Within 60 days after the end of each calendar year, the Licensee is to provide the Government with a report outlining its achievements in utilizing Ugandan goods and services during that year. The PSA also specifies that goods shall include equipment, materials and supplies.
TRAINING/ EMPLOYMENT IN UGANDA
According to Uganda’s PSA, the Licensee agrees to train and employ suitably qualified Ugandan citizens in its Petroleum Operations and, following the effective date, to undertake the schooling and training of Ugandan citizens for staff positions. The PSA specifies that these posts must include administrative and executive management positions. The Agreement states that the Licensee will also require its sub-licensees to do the same.
The PSA also makes it clear that the Licensee must undertake to gradually replace its expatriate staff with suitably qualified and experienced Ugandan citizens as are then available. However, if the Licensee satisfies the Ugandan Advisory Committee that no suitably qualified and experienced Ugandan citizens are available who are capable of filling key senior management or technical position, the Licensee shall employ expatriate staff in such positions.
The PSA goes on to state that an annual programme for training and phasing in of Ugandan citizens shall be established by the Licensee and shall be submitted for approval to the Government’s Advisory Committee, along with the annual Work Programmes and Budgets. Additionally, within 30 days of the end of each calendar year, the Licensee is to submit a written report to the Government describing the number of personnel employed their nationality, their positions and the status of training programmes for Ugandan citizens.
The oil company is even required to establish an annual programme, satisfactory to the Government, to train personnel of the Government to undertake skilled and technical jobs in Petroleum Operations. It is also required to deposit with government, or its nominee, on the effective date and each anniversary of the effective date of the contract thereafter, the certain amounts for training of Government personnel selected by the Government and other associated costs for each Licence.
For the Exploration period, Tullow was called on to pay US$100,000 per six months. During the development phase, the oil operator was required to pay US$150,000 per 12 months. Following the commencement of production it was asked to deposit US$ 300,000 per 12 months.
LOCAL COTENT & GUYANA’S PSA
When compared to Guyana’s PSA, one would notice some distinct differences.
Guyana’s PSA notes that the local content activities will be carried out not by the Contractor, but by an Operator appointed by the three companies making up the Contractor.
In respect of goods and services, the Operator is expected to give preference to Guyanese goods and materials of a quality and quantity, timely delivery and competitive prices. In respect of Guyanese Sub-Contractors, preference is to be given if they are commercially competitive and meet financial and technical requirements.

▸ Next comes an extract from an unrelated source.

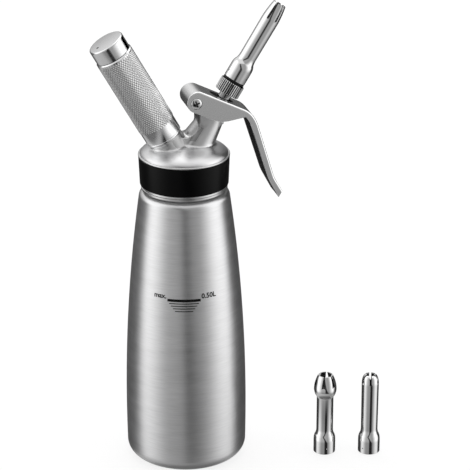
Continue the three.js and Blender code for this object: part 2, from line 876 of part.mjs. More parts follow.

Article 18.2 requires the Contractor to establish tender procedures for the acquisition of goods, materials and services which shall ensure that Guyanese suppliers and Sub-Contractors are given adequate opportunity to compete for the supply of goods and services. Further, Article 18.3 requires the Contractor to train Guyanese suppliers and Sub contractors in the procedures for participating in tenders and competing for contracts to be offered in the Operations.
The contract also outlines that the Government shall provide the necessary work permits and other approvals required by the contractor for employment of expatriate employees in Guyana for the purpose of petroleum operations.
Without prejudice to the right of the contractor to select employees and determine the number thereof in the conduct of petroleum operations, the contractor shall require the operator to employ and contractually obligate sub contractors to employ Guyanese citizens having appropriate qualifications and experience in the conduct of petroleum operations in Guyana.
During each year of the term of the petroleum prospecting licence, or any renewal thereafter the contractor shall pay to a Government account for the Ministry responsible for Petroleum the amount of US$300,000.
The money can be used to provide Guyanese personnel nominated by the Government with on-the-job training in Contractor’s operations in Guyana and overseas and /or practical training at institutions abroad; send qualified Guyanese personnel selected by the Government on courses at universities , colleges or other training institutions; to send Guyanese selected by the Government to conferences and seminars related to the petroleum industry and to purchase for the Government, advanced technical books, professional publications , scientific instruments or other equipment required by the Government.
Within 60 days prior to the beginning of each year, the contractor and the Minister shall provide a yearly plan for the utilization of qualified Guyanese personnel for the upcoming year. Following the submission of this plan, the Contractor and the Minister shall meet to discuss and consider the effectiveness of the plan.
The contractor is also expected to provide half yearly reports within 30 days after the end of each half year to the Minister outlining achievements in utilizing qualified Guyanese personnel during the previous half year and make appropriate adjustments to the yearly plan to better accomplish the goal of increasing the number of qualified Guyanese personnel available for use by the Contractor in its Petroleum operations and other entities performing petroleum operations in Guyana.